Sales reps disengage with ad-hoc sales training when they’re required to complete every single exercise, regardless of whether it’s relevant to their existing skills, experience, or area of focus. They may think the time spent completing the training could’ve been spent nurturing leads and working toward their monthly quota. And if you make all of your reps go through the exact same training program, they might be right.

Unfortunately, disengagement spreads quickly. For example, suppose one of your more experienced reps stops completing your training because they’re already familiar with the subject matter. In that case, other, more junior reps may follow suit and miss out on the information they need to level up their sales skills.

Even worse, when reps disengage with their training, they don’t retain (or acquire in the first place) the knowledge, skills, or information you are trying to share. They start to see sales training as a box-ticking exercise rather than a valuable ongoing process investing in their personal development.

Reps get lots of new information but can’t connect the dots

An ad-hoc approach to sales training lacks an overarching strategy. Without a strategy, reps don’t have the necessary context to help them understand how each element of their training will improve their overall performance and help them hit quota.

For example, in a single month, your reps may need to complete:

  • Training with multiple product managers to learn about new features coming to each product
  • Messaging training from your marketing team
  • Sales skills training focused on common skills such as objection handling or running effective demos

In this scenario, your reps will get lots of new information. But there’s no common theme or recurring idea to help them join the dots and put the ideas into practice.

While you’ll sometimes need to roll out ad-hoc training exercises in response to changes in the market or competitive landscape, you can still put together an overarching strategy for training that focuses on building reps’ sales skills or product knowledge.

A strategy means there’s a logical progression to the training. For example, a sales manager might deliver a session for their reps on running effective demos. The next week, the reps could record virtual demos to put that training into practice. You could also supplement this with microlearning activities like quizzes or short challenges to remind reps of demo best practices. Different exercises should build on topics you covered before, to ensure your training combines new information with refresher exercises to improve information retention.

Reps struggle to retain knowledge and put skills into practice

Ad-hoc sales training can lead to information overload. Too many different training exercises can leave your reps feeling overwhelmed by all the new information. And if reps are being bombarded with new information, there’s no time for reinforcement, making it difficult for them to retain that knowledge or skill to use in their sales interactions.

Ad-hoc sales training is often treated as a one-and-done activity: you covered the new product messaging with your reps — check! But that assumes your sellers have perfect information recall and that, after a single training session, they’ll be able to use that new messaging perfectly in their next sales call.

Unfortunately, most sales reps don’t have superhuman memory skills. A lack of spaced reinforcement of your sales training can cause inaccuracies, inconsistent messaging, or uncertainty in sales conversations because your reps haven’t practiced their training. This can erode trust in your business because prospects think of your representatives as the experts on your product… but when sales reps can’t remember the latest information about features and updates, they’ll appear unprofessional and unprepared.

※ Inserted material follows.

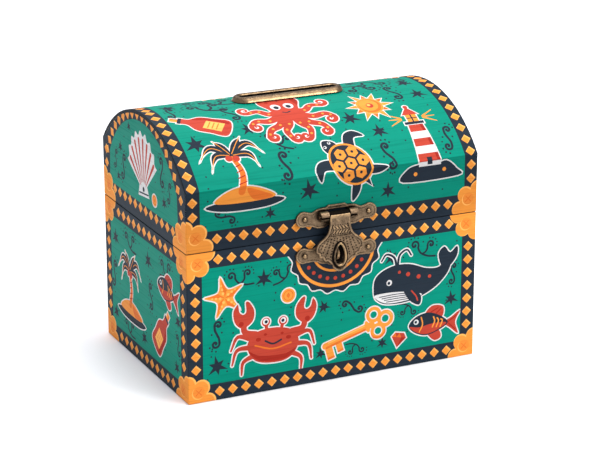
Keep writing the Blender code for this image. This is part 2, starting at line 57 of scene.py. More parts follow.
Loop = np.ndarray
Point = tuple[float, float]
Outline = Loop | Sequence[Point]
Spot = tuple[float, float, float]
Wave = tuple[float, float, float]
Bend = Callable[[np.ndarray, np.ndarray], tuple[np.ndarray, np.ndarray]]


def linear(code: str) -> tuple[float, float, float, float]:
    """Turns an sRGB hex colour into linear light, with an alpha of one."""
    parts = [int(code[i:i + 2], 16) / 255 for i in (1, 3, 5)]
    return (*(c / 12.92 if c <= 0.04045 else ((c + 0.055) / 1.055) ** 2.4 for c in parts), 1.0)


class Ink(Enum):
    """The printer's inks, and the bare wood and painted edge that go with them."""

    GREEN = "#00866F"
    NAVY = "#232D37"
    # Near-black, for the line along the lid sheet's cut ends and the end boards' arch under them.
    SOOT = "#131A21"
    GOLD = "#EC933B"
    PALE = "#FFB45C"
    AMBER = "#DE6F2A"
    HONEY = "#E88836"
    RED = "#B74130"
    WINE = "#9E2A1E"
    WHITE = "#D9D7D3"
    WOOD = "#DCC39B"


@dataclass(frozen=True)
class Edge:
    """How one side of a board or plate is worked.

    Args:
        ease: Radius of its rounded arris.
        turn: How far the arris turns before the side begins, in degrees.
        inset: How much shorter the back is there, as at a mitre.
        ink: What covers the side.
    """

    ease: float = 0.45
    turn: float = 45.0
    inset: float = 0.0
    ink: Ink = Ink.WOOD

    @property
    def width(self) -> float:
        """How far the rounded arris reaches in from the side."""
        return self.ease * math.sin(math.radians(self.turn))

    @property
    def drop(self) -> float:
        """How far the rounded arris falls below the face."""
        return self.ease * (1 - math.cos(math.radians(self.turn)))


def area(loop: Loop) -> float:
    """Gives a loop's signed area, above zero if it runs anticlockwise."""
    after = np.roll(loop, -1, axis=0)
    return float(np.sum(loop[:, 0] * after[:, 1] - after[:, 0] * loop[:, 1]) / 2)


def anticlockwise(loop: Outline) -> Loop:
    """Gives an outline's points, in the order that runs anticlockwise."""
    loop = np.array(loop, float)
    return loop if area(loop) > 0 else loop[::-1]


def disc(u: float, v: float, across: float, up: float | None = None, turn: float = 0.0,
         steps: int = 26) -> Loop:
    """Draws a circle, or an ellipse with its radii across and up and its turn in degrees."""
    angle = np.linspace(0, 2 * math.pi, steps, endpoint=False)
    x, y = across * np.cos(angle), (across if up is None else up) * np.sin(angle)
    c, s = math.cos(math.radians(turn)), math.sin(math.radians(turn))
    return np.c_[u + c * x - s * y, v + s * x + c * y]


def curve(points: Outline, closed: bool = True, steps: int = 5) -> Loop:
    """Runs a smooth line through points.

    Args:
        points: The points, in order.
        closed: Whether the line comes back to its start.
        steps: Points from one given point to the next.

    Returns:
        The line's points.
    """
    p = np.array(points, float)
    ends = (p[-1:], p[:2]) if closed else (2 * p[:1] - p[1:2], 2 * p[-1:] - p[-2:-1])
    p = np.concatenate([ends[0], p, ends[1]])
    t = np.linspace(0, 1, steps, endpoint=False)[:, None]
    parts = []
    for a, b, c, d in zip(p, p[1:], p[2:], p[3:]):
        parts.append(0.5 * (2 * b + (c - a) * t + (2 * a - 5 * b + 4 * c - d) * t ** 2
                            + (3 * b - a - 3 * c + d) * t ** 3))
    if not closed:
        parts.append(p[-2:-1])
    return np.concatenate(parts)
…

Managers can’t tailor training to individual reps

Ad-hoc training from product or marketing teams is often shared with sellers on short notice with little advance information about what it’ll cover. This means managers can’t tailor the training to their reps based on individual skills gaps, knowledge gaps, or behaviors that need improving.

But all your reps have different skill levels, experiences, and strengths, so it doesn’t make sense to put all of them through the same cookie-cutter sales training exercises. For example, if you have one rep with just a couple of years of experience who’s been with your company the whole time, they’ll have different knowledge gaps than a rep with 20 years of experience who’s new to your company. Of course, both reps have their own strengths and weaknesses, but ad-hoc sales training means they both have to complete the same exercises.

Instead of a constant flurry of ad-hoc activities, you need an agile training program you can easily tailor to the needs of each seller. Your sales training will be more effective if it’s individualized to each rep. Sellers will be able to focus on areas where they can make the most significant improvements and not waste time going over topics or skills they excel at. But if managers don’t know ahead of time what the next training module will cover, they can’t segment their reps based on existing skills and competencies and identify who should and shouldn’t complete the training.

Discover a smarter way to train and enable your sales teams

There will always be unplanned updates and market changes your reps need training on. But there are lots of sales skills and company- and product-related information that’s easier to anticipate. Your sales enablement team will know the most pertinent topics and focus areas to help sellers build up their product knowledge and develop their skills.

The antidote to ad-hoc training is to embrace the idea of sales readiness. This involves a culture of continuous learning and improvement. It encourages ongoing learning through a mix of training, reinforcement, and practice to set your reps up for success. Adopting a team culture of ongoing improvement can help companies move away from ad-hoc sales training and develop agile programs designed around the needs of their sellers.